Pragmatics is the understanding of actual or intended meaning. And, as you might guess, this is an even harder problem than semantics. Percy mentioned two relevant projects:
For more detailed information on Percy’s talk, check out the slides.
Bayesian Time Series Modeling: Structured Representations for Scalability (Emily Fox)
After lunch Emily Fox started out by describing the omnipresence of time series: they are literally everywhere! There are two major goals of time series analysis:
- understanding evolution (changes with time); and
- revealing relational structure (dependencies within multivariate time series).
And there are a number of challenges encountered in reaching these goals:
- Data volume: time series data can be highly multidimensional and consist of a large number (or infinite stream) of observations;
- The data might be irregularly sampled (different sampling times for each element of a multidimensional dataset);
- Missing values;
- Data of heterogeneous type and origin.
Some suitable analysis techniques:
Hidden Markov Models (HMMs)
Hidden Markov Models divide a time series into a sequence of states, with a transition matrix which describes the probability of changes between those states. Transition probabilities depend only on current state (this is the Markovian property). Observations within a given state are assumed to be independent, although this assumption is seldom realised in practice.
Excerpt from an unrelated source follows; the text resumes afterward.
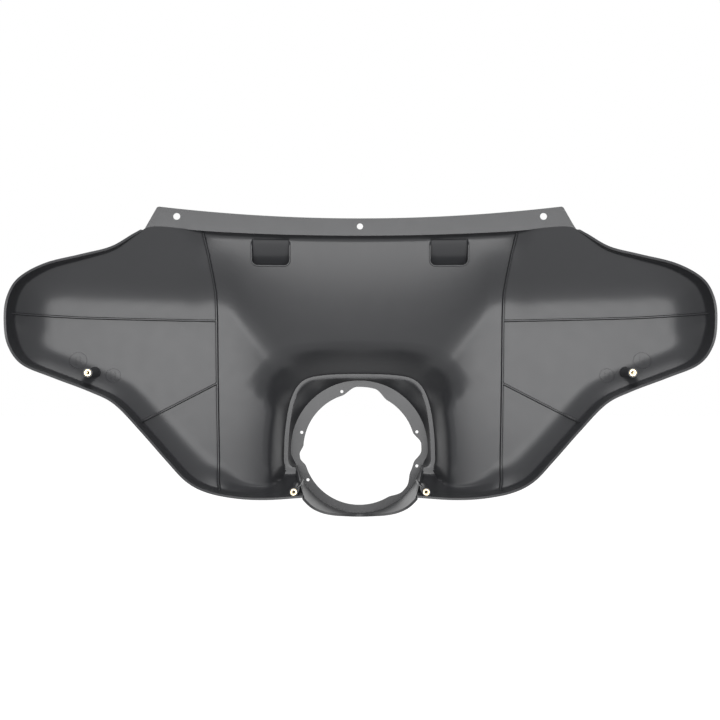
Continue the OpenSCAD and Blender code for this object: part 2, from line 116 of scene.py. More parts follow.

Vector Autoregressive (VAR) Models
These models are useful for modelling continuous value processes and are a multivariate extension of AR models.
State Space Models
Like HMMs but for continuous value processes. These are a super-set of VAR models.
Dynamic Latent Factor Models
A Dynamic Latent Factor Model is a state-space model with a low dimensional state but high dimensional observations. The observations are projected from a high dimensional space onto a lower dimensional subspace. This works because there is generally some redundancy between the original observations. Full complexity is captured in the subspace. The covariance matrix in the subspace changes with time and the relationship between the subspace and the space of the original observations also changes as the covariance matrix evolves.
This was the first time that I had given any serious thought to latent variable models and I was intrigued. A little bit lost. But definitely intrigued.
Clustering Time Series
In Achieving a Hyperlocal Housing Price Index: Overcoming Data Sparsity by Bayesian Dynamical Modeling of Multiple Data Streams authors Ren, Fox and Bruce describe an approach for analysing multiple time series where some series are dense and others are sparse. The covariance matrix is assumed to be block diagonal, with each block consisting of a cluster of time series with similar structure. The number of clusters is determined using Bayesian Non-parametric Clustering which allows the clusters to evolve as new data are added.
Graphical Models for Time Series
Edges represent relationships between variables. If there is no edge then variables are conditionally independent. A Decomposable Graph can be broken down into Cliques and Separators.
For more information on Emily’s talk, check out the slides.
Computational Social Science (Hanna Wallach)
Hanna Wallach started off by juxtaposing the disciplines of Computer Science and Social Science. Whereas the latter is question driven, the former is method and/or data driven. With regards to research goals in the two disciplines she quoted:
Policy makers or computer scientists may be interested in finding the needle in the haystack (such as a potential terrorist threat or the right web page to display from a search), but social scientists are more commonly interested in characterizing the haystack.Daniel J. Hopkins and Gary King
More generally the two disciplines differ in a variety of aspects:
- Object of Study: pretty much anything for Computer Science and social processes for Social Science;
- Driving Force: Computer Scientists are motivated by data and methods, while Social Scientists are concerned with questions;
- Data: big and digital for Computer Science but relatively small and generally not digitised for Social Science; and
- Research Goal: Computer Scientists aim at prediction while Social Scientists strive for explanation.
The distinct research goals are important. Explanation implies causality. The causal mechanisms should arise from the underlying theory. Data can then be used to test hypotheses based on the theory. Models derived from the data need to be interpreted within the framework of the theory and should thus only include variables which are in the theory. Prediction, on the other hand, doesn’t care about causality and there is no need for interpretation. Consequently predictive models can include any relevant variables.
Bayesian Latent Variable Models
Latent variable models again. Based on what I had learned from the previous tutorial I was feeling a little more confident about these. The values of the latent variables are inferred from the observables in an iterative fashion.
Hanna made reference to Getting It Right: Joint Distribution Tests of Posterior Simulators which provides a robust approach to simulating points from a posterior distribution.
It’s a pity that this talk was in the last session. Attendance was not what it should have been. It’s also a pity that Hanna was so reliant on her notes. Otherwise her talk was great!
Unfortunately the slides for this talk do not seem to be available.
Well organised Cocktail Party to end the first day. One beer. A dozen canapés. Zero social interactions (unless you count waiters). I suppose that I am more sociable in my mind than in real life.